Creative and artistic types are especially drawn to the hostel, says Stephens, the owner. Many nights here dissolve into acoustic jam sessions on world instruments, or all-night talks in the backyard about everything under the Sonoran sun.
“Nine out of 10 people who walk through that door are mind-blowingly interesting,” she says. “Not just, like, a little interesting, but where you actually have to re-evaluate how you live [your] life because of the way they live theirs. It’s incredible, the type of people we get in here.”
People such as Aki, who is traveling across the world for two years: first destination, America. The Kobe, Japan native arrived in Phoenix via Los Angeles, San Francisco and Las Vegas, finding Metcalf House through an internet search.

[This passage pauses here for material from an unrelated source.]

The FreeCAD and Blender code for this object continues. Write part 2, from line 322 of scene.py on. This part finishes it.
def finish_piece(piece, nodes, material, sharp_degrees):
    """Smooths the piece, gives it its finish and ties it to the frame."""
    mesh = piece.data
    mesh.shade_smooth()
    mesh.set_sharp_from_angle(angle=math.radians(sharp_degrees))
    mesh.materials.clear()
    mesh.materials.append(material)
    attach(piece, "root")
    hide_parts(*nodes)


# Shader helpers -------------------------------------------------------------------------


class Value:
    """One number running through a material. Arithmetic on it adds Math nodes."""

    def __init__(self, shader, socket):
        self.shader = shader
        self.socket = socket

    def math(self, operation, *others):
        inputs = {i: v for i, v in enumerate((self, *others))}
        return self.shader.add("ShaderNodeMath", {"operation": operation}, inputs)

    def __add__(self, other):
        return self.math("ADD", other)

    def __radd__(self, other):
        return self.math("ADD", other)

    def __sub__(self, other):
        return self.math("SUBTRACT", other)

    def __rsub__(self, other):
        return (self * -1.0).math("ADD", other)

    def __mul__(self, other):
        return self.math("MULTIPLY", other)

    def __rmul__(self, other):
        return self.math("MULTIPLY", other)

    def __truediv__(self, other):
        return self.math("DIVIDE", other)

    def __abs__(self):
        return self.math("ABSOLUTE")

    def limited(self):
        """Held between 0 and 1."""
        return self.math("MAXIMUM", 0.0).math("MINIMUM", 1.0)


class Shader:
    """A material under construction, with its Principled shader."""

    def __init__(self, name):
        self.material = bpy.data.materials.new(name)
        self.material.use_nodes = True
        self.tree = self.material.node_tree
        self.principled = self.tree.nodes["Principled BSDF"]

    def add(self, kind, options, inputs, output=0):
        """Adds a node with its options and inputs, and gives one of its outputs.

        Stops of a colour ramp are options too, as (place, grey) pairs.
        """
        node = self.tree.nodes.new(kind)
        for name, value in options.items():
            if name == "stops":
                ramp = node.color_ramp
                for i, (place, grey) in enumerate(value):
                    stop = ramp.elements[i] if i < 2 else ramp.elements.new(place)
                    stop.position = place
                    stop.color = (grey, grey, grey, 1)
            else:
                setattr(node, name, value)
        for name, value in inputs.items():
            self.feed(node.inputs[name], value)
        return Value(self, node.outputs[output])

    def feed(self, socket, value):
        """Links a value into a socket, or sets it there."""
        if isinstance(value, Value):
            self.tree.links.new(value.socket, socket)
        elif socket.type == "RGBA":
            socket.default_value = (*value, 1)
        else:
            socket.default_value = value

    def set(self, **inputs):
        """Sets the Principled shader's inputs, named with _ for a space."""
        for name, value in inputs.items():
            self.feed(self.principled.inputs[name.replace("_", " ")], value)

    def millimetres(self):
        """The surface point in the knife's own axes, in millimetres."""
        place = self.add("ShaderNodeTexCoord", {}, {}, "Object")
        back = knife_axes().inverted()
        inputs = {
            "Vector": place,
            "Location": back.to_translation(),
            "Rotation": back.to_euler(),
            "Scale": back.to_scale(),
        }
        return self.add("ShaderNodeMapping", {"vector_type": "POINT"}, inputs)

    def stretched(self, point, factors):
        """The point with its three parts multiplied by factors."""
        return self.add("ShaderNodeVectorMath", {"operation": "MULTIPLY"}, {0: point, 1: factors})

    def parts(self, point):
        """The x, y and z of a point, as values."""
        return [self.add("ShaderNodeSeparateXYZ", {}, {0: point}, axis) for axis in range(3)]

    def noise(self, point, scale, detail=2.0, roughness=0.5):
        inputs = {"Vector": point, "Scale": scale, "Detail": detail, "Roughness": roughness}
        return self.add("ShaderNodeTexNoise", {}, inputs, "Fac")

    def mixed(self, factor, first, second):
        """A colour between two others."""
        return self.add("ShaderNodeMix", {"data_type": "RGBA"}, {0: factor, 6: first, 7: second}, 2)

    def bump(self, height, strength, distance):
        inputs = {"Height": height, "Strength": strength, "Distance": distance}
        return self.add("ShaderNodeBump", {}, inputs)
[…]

She has seen many American hostels in her travels already, but says Phoenix’s desert hostel has a different feel: Metcalf house has an intimate and personal atmosphere, kind people, a clean kitchen and a beautiful sunset view from the backyard.
Aki will only stay a couple nights before she begins a journey to Guadalajara, Mexico. (Stephens, who speaks Spanish, helped plan bus routes earlier in the afternoon.) Aki is hostelling to save money, but says she has come to enjoy the experience as well because of all the new people she’s been able to talk to.
“It is my dream [to travel],” Aki says. “I worked as a midwife, saved money, and quit my job. I’m 24, and young. Now is the best time, I thought, to make my dream come true.”
As she sits in the globally decked-out living room of the hostel she grew up in, owner Stephens suggests that Aki’s story is just one example of the extraordinary human beings who pass through the distinctive desert confines of Metcalf House.
“This is the level of discourse you get here all the time,” she says. “And it’s unscripted. And it’s why people hostel.”